Provided data:
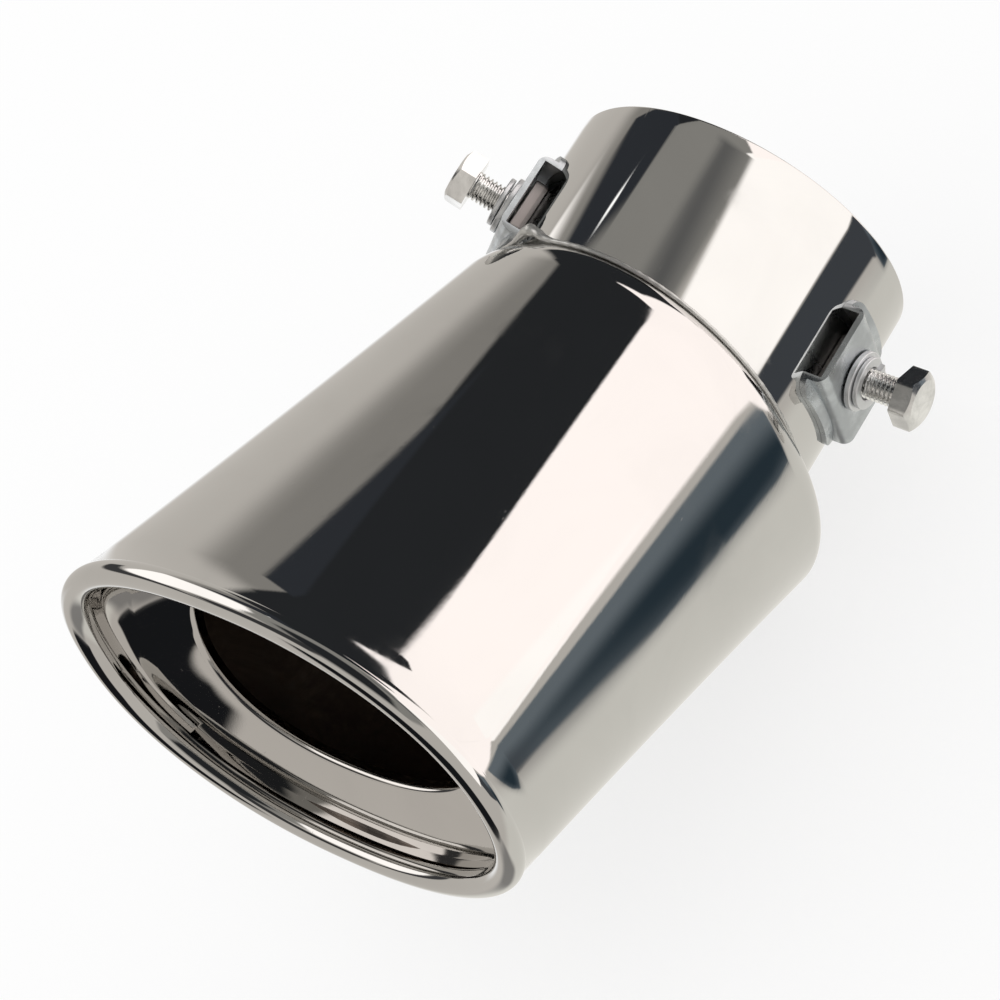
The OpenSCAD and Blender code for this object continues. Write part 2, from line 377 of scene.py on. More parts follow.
@dataclass(frozen=True)
class Finish:
    """Base of the metal finishes: a name, a colour and a roughness."""

    name: str
    colour: tuple[float, float, float]
    roughness: float

    def material(self) -> bpy.types.Material:
        """Build the material, once for each finish.

        Returns:
            The material, with this finish's detail wired by dress.
        """
        made = bpy.data.materials.get(self.name)
        if made:
            return made
        made = bpy.data.materials.new(self.name)
        made.use_nodes = True
        board = NodeBoard(made.node_tree)
        shader = made.node_tree.nodes["Principled BSDF"]
        shader.inputs["Metallic"].default_value = 1.0
        shader.inputs["Base Color"].default_value = rgba(self.colour)
        shader.inputs["Roughness"].default_value = self.roughness
        place = board.add("ShaderNodeTexCoord").outputs["Object"]
        self.dress(board, shader, place)
        made.diffuse_color = rgba(self.colour)
        return made

    def dress(self, board: NodeBoard, shader: bpy.types.Node, place: bpy.types.NodeSocket) -> None:
        """Wire the finish's own detail; the base has none.

        Args:
            board: the material's node board.
            shader: its metal shader.
            place: the object's own coordinates.
        """


@dataclass(frozen=True)
class MirrorSteel(Finish):
    """Mirror-polished stainless sheet, with wipe marks, faint polishing lines and hair scratches."""

    smudge: float = 0.11
    shade: float = 0.955
    cloud_scale: float = 38.0
    finger_scale: float = 150.0
    wave_scale: float = 22.0
    wave_depth: float = 0.000012
    line_depth: float = 0.0000012
    scratch_depth: float = 0.000004
    along_shell: tuple[float, float, float] = (-21.3, 0.0, 0.0)
    wipe_stretch: tuple[float, float, float] = (260.0, 30.0, 260.0)
    line_stretch: tuple[float, float, float] = (2600.0, 60.0, 2600.0)
    hair_stretch: tuple[float, float, float] = (900.0, 40.0, 1500.0)
    hair_turn: tuple[float, float, float] = (30.0, 12.0, 35.0)

    def dress(self, board: NodeBoard, shader: bpy.types.Node, place: bpy.types.NodeSocket) -> None:
        """Wipe marks roughen the mirror, and a slow wave and fine lines bend it.

        Args:
            board: the material's node board.
            shader: its metal shader.
            place: the object's own coordinates.
        """
        cloud = board.noise(place, self.cloud_scale, 5.0, 0.55, 0.8)
        patch = board.spread(cloud, 0.54, 0.70, 0.0, 1.0)
        streaks = board.noise(board.stretch(place, self.wipe_stretch, self.along_shell), 1.0, 3.0, 0.6)
        wiped = board.maths("MULTIPLY", patch, board.spread(streaks, 0.35, 0.7, 0.35, 1.0))
        prints = board.noise(place, self.finger_scale, 3.0, 0.6, 1.5)
        fingers = board.spread(prints, 0.66, 0.76, 0.0, 0.6)
        dulled = board.maths("MULTIPLY", board.maths("ADD", wiped, fingers), self.smudge)
        board.put(shader.inputs["Roughness"], board.maths("ADD", dulled, self.roughness))
        darker = tuple(self.shade * c for c in self.colour)
        tint = board.blend(board.spread(cloud, 0.35, 0.75, 0.0, 1.0), rgba(self.colour), rgba(darker))
        board.put(shader.inputs["Base Color"], tint)
        slow = board.noise(place, self.wave_scale, 1.0, 0.4)
        lines = board.noise(board.stretch(place, self.line_stretch, self.along_shell), 1.0, 2.0, 0.6)
        hair = board.noise(board.stretch(place, self.hair_stretch, self.hair_turn), 1.0, 2.0, 0.7)
        scratch = board.spread(hair, 0.735, 0.76, 0.0, 1.0)
        normal = board.bump(slow, self.wave_depth)
        normal = board.bump(lines, self.line_depth, 1.0, normal)
        normal = board.bump(scratch, self.scratch_depth, 0.6, normal)
        board.put(shader.inputs["Normal"], normal)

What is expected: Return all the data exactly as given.

Problem solution:
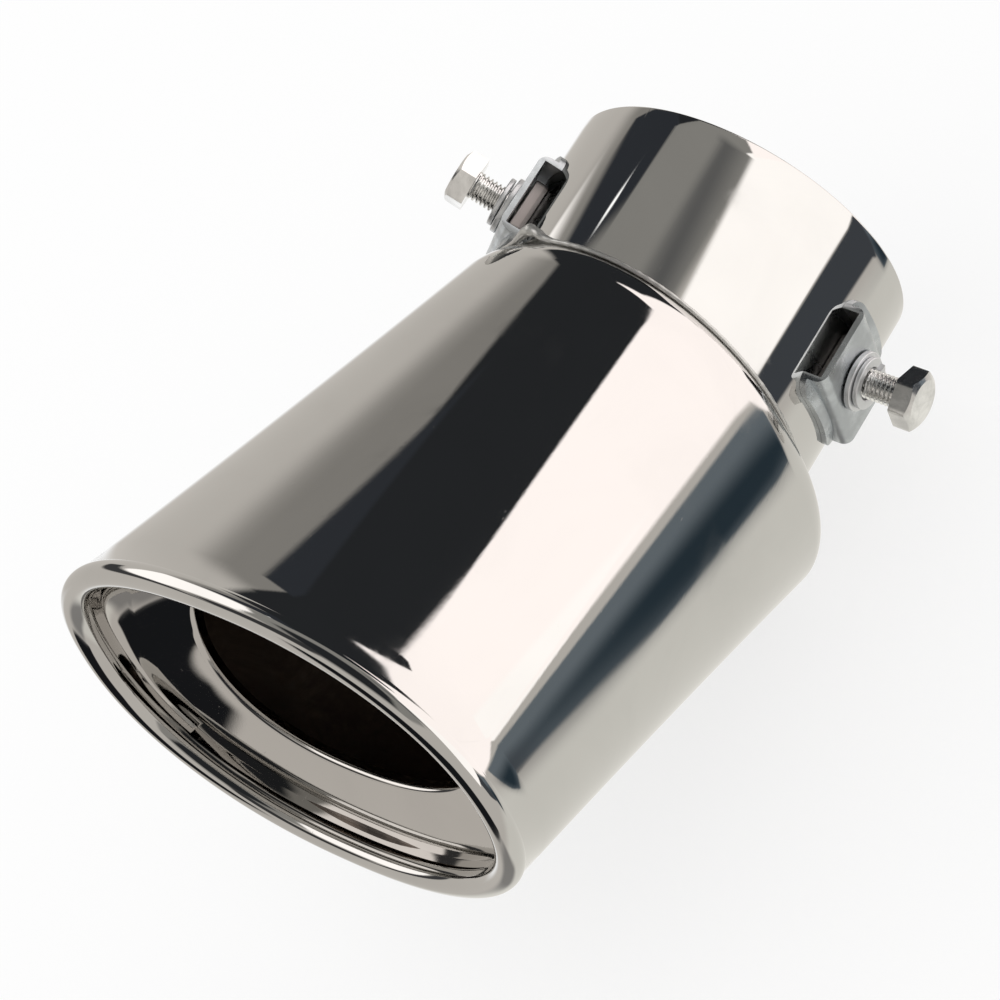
The OpenSCAD and Blender code for this object continues. Write part 2, from line 377 of scene.py on. More parts follow.
@dataclass(frozen=True)
class Finish:
    """Base of the metal finishes: a name, a colour and a roughness."""

    name: str
    colour: tuple[float, float, float]
    roughness: float

    def material(self) -> bpy.types.Material:
        """Build the material, once for each finish.

        Returns:
            The material, with this finish's detail wired by dress.
        """
        made = bpy.data.materials.get(self.name)
        if made:
            return made
        made = bpy.data.materials.new(self.name)
        made.use_nodes = True
        board = NodeBoard(made.node_tree)
        shader = made.node_tree.nodes["Principled BSDF"]
        shader.inputs["Metallic"].default_value = 1.0
        shader.inputs["Base Color"].default_value = rgba(self.colour)
        shader.inputs["Roughness"].default_value = self.roughness
        place = board.add("ShaderNodeTexCoord").outputs["Object"]
        self.dress(board, shader, place)
        made.diffuse_color = rgba(self.colour)
        return made

    def dress(self, board: NodeBoard, shader: bpy.types.Node, place: bpy.types.NodeSocket) -> None:
        """Wire the finish's own detail; the base has none.

        Args:
            board: the material's node board.
            shader: its metal shader.
            place: the object's own coordinates.
        """


@dataclass(frozen=True)
class MirrorSteel(Finish):
    """Mirror-polished stainless sheet, with wipe marks, faint polishing lines and hair scratches."""

    smudge: float = 0.11
    shade: float = 0.955
    cloud_scale: float = 38.0
    finger_scale: float = 150.0
    wave_scale: float = 22.0
    wave_depth: float = 0.000012
    line_depth: float = 0.0000012
    scratch_depth: float = 0.000004
    along_shell: tuple[float, float, float] = (-21.3, 0.0, 0.0)
    wipe_stretch: tuple[float, float, float] = (260.0, 30.0, 260.0)
    line_stretch: tuple[float, float, float] = (2600.0, 60.0, 2600.0)
    hair_stretch: tuple[float, float, float] = (900.0, 40.0, 1500.0)
    hair_turn: tuple[float, float, float] = (30.0, 12.0, 35.0)

    def dress(self, board: NodeBoard, shader: bpy.types.Node, place: bpy.types.NodeSocket) -> None:
        """Wipe marks roughen the mirror, and a slow wave and fine lines bend it.

        Args:
            board: the material's node board.
            shader: its metal shader.
            place: the object's own coordinates.
        """
        cloud = board.noise(place, self.cloud_scale, 5.0, 0.55, 0.8)
        patch = board.spread(cloud, 0.54, 0.70, 0.0, 1.0)
        streaks = board.noise(board.stretch(place, self.wipe_stretch, self.along_shell), 1.0, 3.0, 0.6)
        wiped = board.maths("MULTIPLY", patch, board.spread(streaks, 0.35, 0.7, 0.35, 1.0))
        prints = board.noise(place, self.finger_scale, 3.0, 0.6, 1.5)
        fingers = board.spread(prints, 0.66, 0.76, 0.0, 0.6)
        dulled = board.maths("MULTIPLY", board.maths("ADD", wiped, fingers), self.smudge)
        board.put(shader.inputs["Roughness"], board.maths("ADD", dulled, self.roughness))
        darker = tuple(self.shade * c for c in self.colour)
        tint = board.blend(board.spread(cloud, 0.35, 0.75, 0.0, 1.0), rgba(self.colour), rgba(darker))
        board.put(shader.inputs["Base Color"], tint)
        slow = board.noise(place, self.wave_scale, 1.0, 0.4)
        lines = board.noise(board.stretch(place, self.line_stretch, self.along_shell), 1.0, 2.0, 0.6)
        hair = board.noise(board.stretch(place, self.hair_stretch, self.hair_turn), 1.0, 2.0, 0.7)
        scratch = board.spread(hair, 0.735, 0.76, 0.0, 1.0)
        normal = board.bump(slow, self.wave_depth)
        normal = board.bump(lines, self.line_depth, 1.0, normal)
        normal = board.bump(scratch, self.scratch_depth, 0.6, normal)
        board.put(shader.inputs["Normal"], normal)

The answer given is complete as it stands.